Premièrement, la paix et la sécurité. Voilà l’objectif que nous poursuivons, y compris – cela ne peut paraître paradoxal qu’à des esprits superficiels –, en intervenant.
Deuxièmement, la planète. Cela veut dire au moins deux séries de choses : d’une part, l’organisation générale de la planète ; d’autre part, – j’ai d’ailleurs été étonné qu’on n’en parle pas – les enjeux écologiques et environnementaux.
Au cours des deux années à venir, d’ici à décembre 2015, nous allons non seulement parler mais agir très concrètement, nous, la France, en particulier. En effet, la question du dérèglement climatique est absolument fondamentale, existentielle – au sens étymologique de ce terme. Nous avons l’honneur de présider la conférence de Paris « Climat 2015 », qui va décider, je l’espère, des mesures à prendre pour, sans exagérer, sauver la planète.
Troisièmement, l’Europe. Je vais en parler.
Quatrièmement, ce que j’appellerai d’un mot plus général, le redressement, le rayonnement. Vous avez, les uns et les autres, – et je vous en remercie – souligné cette évidence qu’est la diplomatie économique. Évidemment, elle est liée à la politique générale.
Tels sont les quatre objectifs.
Toute notre action doit être rapportée à ces quatre objectifs, l’organisation et l’administration du ministère étant elles-mêmes subordonnées à ces objectifs.
Si notre débat permet en particulier d’éclairer sur ces objectifs, tant mieux, car ils constituent le but que nous essayons d’atteindre, souvent avec succès, mais parfois avec des difficultés. En vous entendant les uns et les autres – c’est le jeu normal du débat parlementaire –, je me disais : quel dommage que la France ne soit pas le seul pays en Europe ! Mais nous sommes 28 États membres, que nous devons tout de même convaincre. Je pense en particulier à la défense européenne.
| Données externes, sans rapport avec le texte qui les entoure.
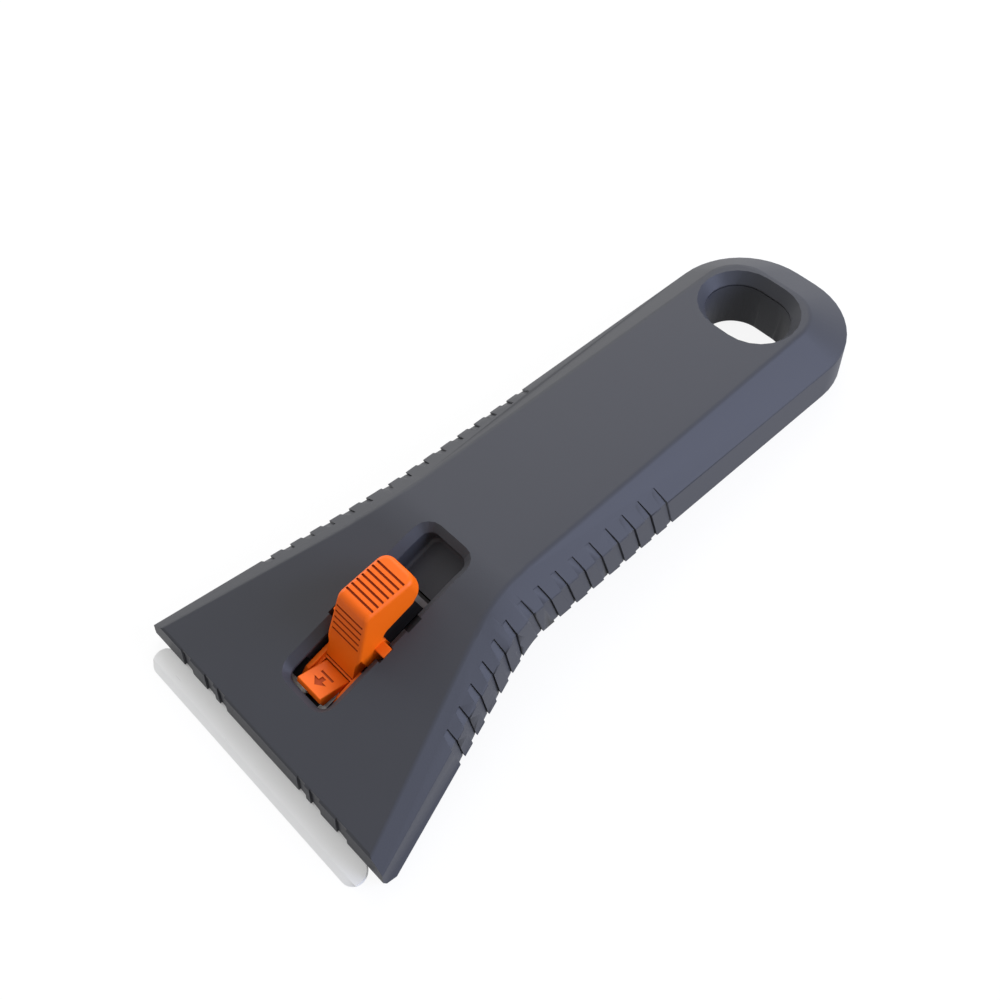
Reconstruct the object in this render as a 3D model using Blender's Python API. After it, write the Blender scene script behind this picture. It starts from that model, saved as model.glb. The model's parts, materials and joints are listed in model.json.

Ou bien on est contre une défense européenne, et les choses sont simples. Mme Demessine, qui a malheureusement dû partir avant la fin de notre débat, appartient à un parti dont il ne me semble pas qu’il soit un immense défenseur de la défense européenne. Sa position est cohérente. Mais il ne faut alors pas regretter que les Européens ne nous accompagnent pas !
Ou bien on est pour la défense européenne. J’ai entendu M. Cambon – je ne vais pas m’en prendre à lui, d’autant que je l’estime beaucoup ! – regretter, comme moi, que nos partenaires ne nous aident pas davantage. Mon cher ami, je vous ferai remarquer que votre parti appartient au PPE. Quand j’essaie de convaincre mes amis et collègues ministres des affaires étrangères de l’ensemble des pays européens, je me retrouve confronté à une immense majorité qui appartient à cette très estimable formation. Je vous demande d’utiliser votre talent – il est grand !– et votre énergie – elle est puissante ! – pour les convaincre de venir aider nos soldats.